Lanterns add to Japanese garden
Gifts from Japanese sister city are placed in city park
MOSES LAKE — A few final touches were put into place at the Japanese Peace Garden last week, gifts from longtime supporters of Moses Lake's sister-city relationship with Yonezawa, Japan.
Yukio and Tomoyoshi Seino have been the roots of the sister-city delegations from Yonezawa from the beginning, and each recently gave the gift of Japanese-style lanterns to the garden. Those lanterns arrived in Moses Lake earlier this month, via a Japan Airlines flight from Tokyo.
"They're very impressive," Mayor Ron Covey said of the lanterns. He added that the city was very thankful to the Seinos for their generosity to the garden.
Representatives from the City of Moses Lake, Japan Airlines, the Japanese Garden Committee and the Sister City Committee were on hand Friday to officially unveil the lanterns. Moses Lake Park Superintendent Roland Gonzales said the Seinos suggested locations within the garden during its dedication in August, and his department constructed and installed them into those spots last week. Gonzalez and Moses Lake Mayor Ron Covey said the lanterns were a nice final touch to the garden.
"It completes it to this point," Covey said. "This is the initial phase, there may be some additions over the next few years."

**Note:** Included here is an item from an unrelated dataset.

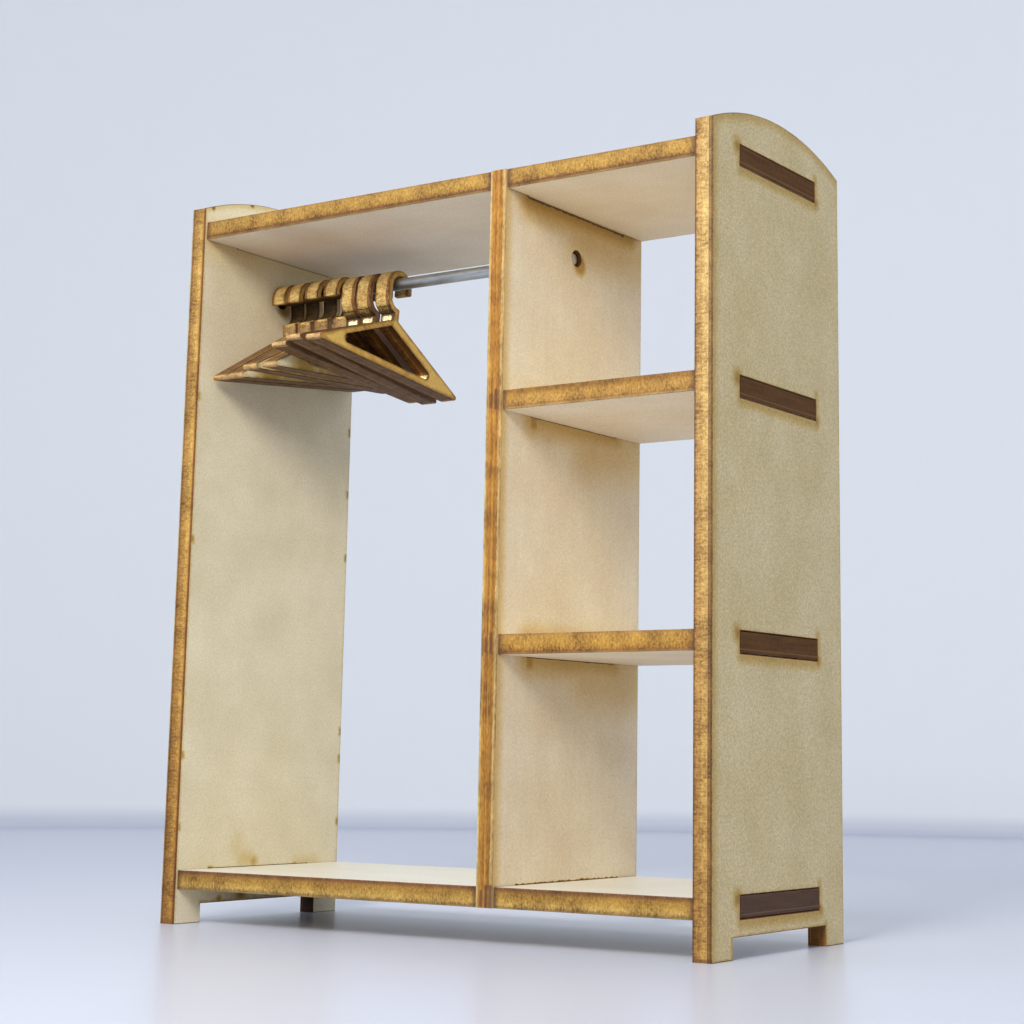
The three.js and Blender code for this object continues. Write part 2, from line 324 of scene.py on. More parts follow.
def cut_edge(name, thin, low, plies, hairs, fleck, seed, light, ragged, marks=(), foot=None):
    """Laser-cut birch plywood seen on its edge, golden brown and faintly satin: plies across the sheet,
    the beam's hairlines, flecks where bare core shines through, and dark marks. Plies are depths in mm
    from the low face, with colours. Hairs and fleck are sizes in mm along each axis, light scales the
    colour, and ragged is how far a ply's border strays, in mm. Foot is the share of the colour at the
    bottom of an upright: painted shade, darker towards the bottom."""
    material, tree, output = new_material(name)
    place = plan_place(tree)
    across = add_node(tree, "ShaderNodeSeparateXYZ", {0: place}).outputs[thin]
    across = add_node(tree, "ShaderNodeMath", {0: across, 1: low}, operation="SUBTRACT").outputs[0]
    # The beam's hairlines are about 0.1 mm apart, and drawn at a quarter of a millimetre, which shows.
    stripes = figure(tree, place, hairs, seed)
    flecks = figure(tree, place, fleck, seed + 2.9)
    clouds = figure(tree, place, (3.5, 3.5, 3.5), seed + 5.3)
    mottle = add_node(tree, "ShaderNodeMath", {0: stripes, 1: flecks}, operation="ADD").outputs[0]
    shifted = add_node(tree, "ShaderNodeMapRange", {
        "Value": mottle, "From Min": 0.75, "From Max": 1.25, "To Min": -ragged, "To Max": ragged,
    }).outputs[0]
    shifted = add_node(tree, "ShaderNodeMath", {0: across, 1: shifted}, operation="ADD").outputs[0]
    shifted = add_node(tree, "ShaderNodeMath", {0: shifted, 1: ply}, operation="DIVIDE").outputs[0]
    wood = fill_ramp(add_node(tree, "ShaderNodeValToRGB", {"Fac": shifted}), [
        (depth / ply, colour) for depth, colour in plies
    ])
    shade = add_node(tree, "ShaderNodeMath", {0: mottle, 1: clouds}, operation="ADD").outputs[0]
    shade = add_node(tree, "ShaderNodeMapRange", {
        "Value": shade, "From Min": 1.12, "From Max": 1.88, "To Max": 1.0,
    }).outputs[0]
    shade = add_node(tree, "ShaderNodeMix", {
        0: shade, 6: [light * part for part in browned_share], 7: [light * part for part in bared_share],
    }, data_type="RGBA").outputs[2]
    wood = add_node(tree, "ShaderNodeVectorMath", {0: wood, 1: shade}, operation="MULTIPLY").outputs[0]
    # Painted shade: the colour darkens towards the foot of an upright.
    if foot:
        height = add_node(tree, "ShaderNodeSeparateXYZ", {0: place}).outputs[2]
        height = add_node(tree, "ShaderNodeMapRange", {
            "Value": height, "From Min": foot_level, "From Max": unshaded_level,
        }).outputs[0]
        painted_foot_shade = add_node(tree, "ShaderNodeMix", {
            0: height, 6: foot, 7: (1, 1, 1, 1),
        }, data_type="RGBA").outputs[2]
        wood = add_node(tree, "ShaderNodeVectorMath", {
            0: wood, 1: painted_foot_shade,
        }, operation="MULTIPLY").outputs[0]
    if marks:
        burn_and_shade = burn_and_shade_mask(tree, place, marks)
        wood = add_node(tree, "ShaderNodeMix", {
            0: burn_and_shade, 6: wood, 7: linear("#4a2a1a"),
        }, data_type="RGBA").outputs[2]
    relief = add_node(tree, "ShaderNodeBump", {"Height": stripes, "Strength": 0.5, "Distance": 0.06 * mm})
    shader = add_node(tree, "ShaderNodeBsdfPrincipled", {
        "Base Color": wood, "Normal": relief.outputs[0], "Roughness": 0.6, "IOR": 1.4,
    })
    tree.links.new(shader.outputs[0], output.inputs[0])
    return material


def charred_edge(name, thin, low, tones, seed):
    """Birch plywood charred by the beam, chocolate brown and dull: the walls of mortises and notches,
    and the tenons' ends. It is hatched across, with one paler glue line half a millimetre deep."""
    material, tree, output = new_material(name)
    place = plan_place(tree)
    # Hatching 0.2 mm wide, and the sheet's layers, half a millimetre thick.
    hatch = [0.2, 0.2, 0.2]
    hatch[thin] = 1.2
    stripes = figure(tree, place, hatch, seed)
    layers = [9, 9, 9]
    layers[thin] = 0.5
    bands = figure(tree, place, layers, seed + 4.4)
    shade = add_node(tree, "ShaderNodeMath", {0: stripes, 1: bands}, operation="ADD").outputs[0]
    shade = add_node(tree, "ShaderNodeMapRange", {
        "Value": shade, "From Min": 0.5, "From Max": 1.5,
    }).outputs[0]
    wood = add_node(tree, "ShaderNodeMix", {
        0: shade, 6: linear(tones[0]), 7: linear(tones[1]),
    }, data_type="RGBA").outputs[2]
    across = add_node(tree, "ShaderNodeSeparateXYZ", {0: place}).outputs[thin]
    across = add_node(tree, "ShaderNodeMath", {0: across, 1: low + 0.5}, operation="SUBTRACT").outputs[0]
    across = add_node(tree, "ShaderNodeMath", {0: across}, operation="ABSOLUTE").outputs[0]
    glue = add_node(tree, "ShaderNodeMapRange", {
        "Value": across, "From Max": 0.14, "To Min": 0.75, "To Max": 0.0,
    }).outputs[0]
    wood = add_node(tree, "ShaderNodeMix", {
        0: glue, 6: wood, 7: linear(tones[2]),
    }, data_type="RGBA").outputs[2]
    relief = add_node(tree, "ShaderNodeBump", {"Height": stripes, "Strength": 0.5, "Distance": 0.06 * mm})
    shader = add_node(tree, "ShaderNodeBsdfPrincipled", {
        "Base Color": wood, "Normal": relief.outputs[0], "Roughness": 0.8, "IOR": 1.4,
        "Specular IOR Level": 0.2,
    })
    tree.links.new(shader.outputs[0], output.inputs[0])
    return material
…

Covey said as the city learns more about Japanese traditions, officials will continue to make changes and rearrangements to the garden to comply with those traditions.
The lanterns were sent by truck from Yonezawa to Tokyo, where they were flown on the Japan Airlines flight to Moses Lake. Before they were installed, the two traditional lanterns came in three pieces totaling 862 pounds.
Japan Airlines Captain Kazuo Noda comes to the Moses Lake garden a few times a month, and said Friday that Japan Airlines trainees in Moses Lake sometimes come out to the garden for its peaceful relaxation.
Noda said that while Moses Lake is a much drier place than Japan, the garden has become one very similar to one that could be found in Japan and he praised Gonzales for his work on the garden.
"Roland Gonzales did a very good job," Noda said.